Someone I know really grated on me by poking fun at these movies, emphasising that the standard was subpar and hinting that the people who watched them and enjoyed them somehow had questionable tastes. For someone like me, however, who savoured the early books of Samuel Selvon and Earl Lovelace and VS Naipaul primarily because the characters ultimately reflected my experiences, the reality is certainly different. I can only imagine the delight and the comfort that the African community feel when their own storytellers tell their own stories. For every Blood Diamond and Last King of Scotland, told from the voice of an outsider, there are now hundreds of DVDs recording everyday urban life in Africa- the supernatural, the romance, polygamy, economic struggles, rivalry- all told without pretensions and presenting a gritty unpolished truth. The painting may be crude, the hand may be shaky, they may sometimes shade outside the lines, but as a picture of the potential for business in Africa, it makes an indelible mark and is truly inspirational. These films mark a definite break in the over intellectualised didactic Francophone film making that often attempt to present Africa as a study and a sense of other. Africa has never been pretentiously serious. By letting the story triumph over the form, Nollywood appeals to us and unapologetically (and rightfully) so.
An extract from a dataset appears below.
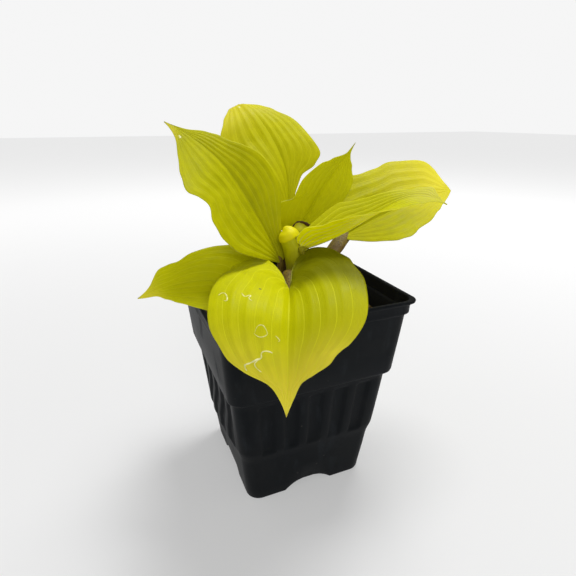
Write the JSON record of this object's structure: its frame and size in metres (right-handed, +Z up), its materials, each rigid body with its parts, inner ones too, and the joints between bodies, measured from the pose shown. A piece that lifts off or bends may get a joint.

It is true that at times, the acting gives rise to pantomime howlers and the technical, sound and lighting skills are markedly amateur. However, even Hollywood, with its hundreds of years of cinematographic history behind it produces a vast number of shoestring films with amateur technology, bland chick flicks and action movies with predictable story lines based on its own popular culture (Kill Bill, Iron Man). Why is it then that when African cultural exploits take centre stage, they are immediately seized on and interpreted as being sub standard? A Nigerian government minister recently complained that there was a penchant to focus on voodoo, crime and advance fee fraud, and that this has harmed the image of Nigeria. Why do our own people indulge in perpetuating an inferiority complex- these films simply mirror some aspects of Nigerian life- a few even elevate to the level of social and anthropological criticism. Class conflicts, racialisation, tribalism and the struggle of immigrants in the West are all attacked with clarity and humorous insight- surely this should be encouraged.

I found it heartening that in a report commissioned by the World Bank and produced by economists Ismail Radwan and Pierre Strauss, I was able to see that the Nigerian economy is not driven by oil (18%), as is commonly perceived- but by industry, agriculture and the service sector. Creative industries lie at that crucial intersection between business, technology and the arts and are recommended as a key area in developing exports, creating jobs and driving the economies of developing countries.

The quality of Nollywood films would definitely improve if there was some investment in film making, training and production and if the legal framework could be ameliorated to protect the intellectual property rights of film makers. The fact that the African film industry has been underinvested is chicken and egg with the lack of availability and high quality.

Nollywood films not only serve as inspiration to other film makers from the continent and beyond as a mere business initiative, but are also an example and a reminder to us that we are the ones who should be telling our stories. Why should Joanna Lumley be taking us on a trip down the Nile? Why are BBC news readers and commentators explaining South Africa to us? Nollywood shows us that our stories are important, and the identity of the author is pivotal- only then perhaps we would see Africa and our cultural identities as they really are, and not as what others with preconceived notions expect them to be.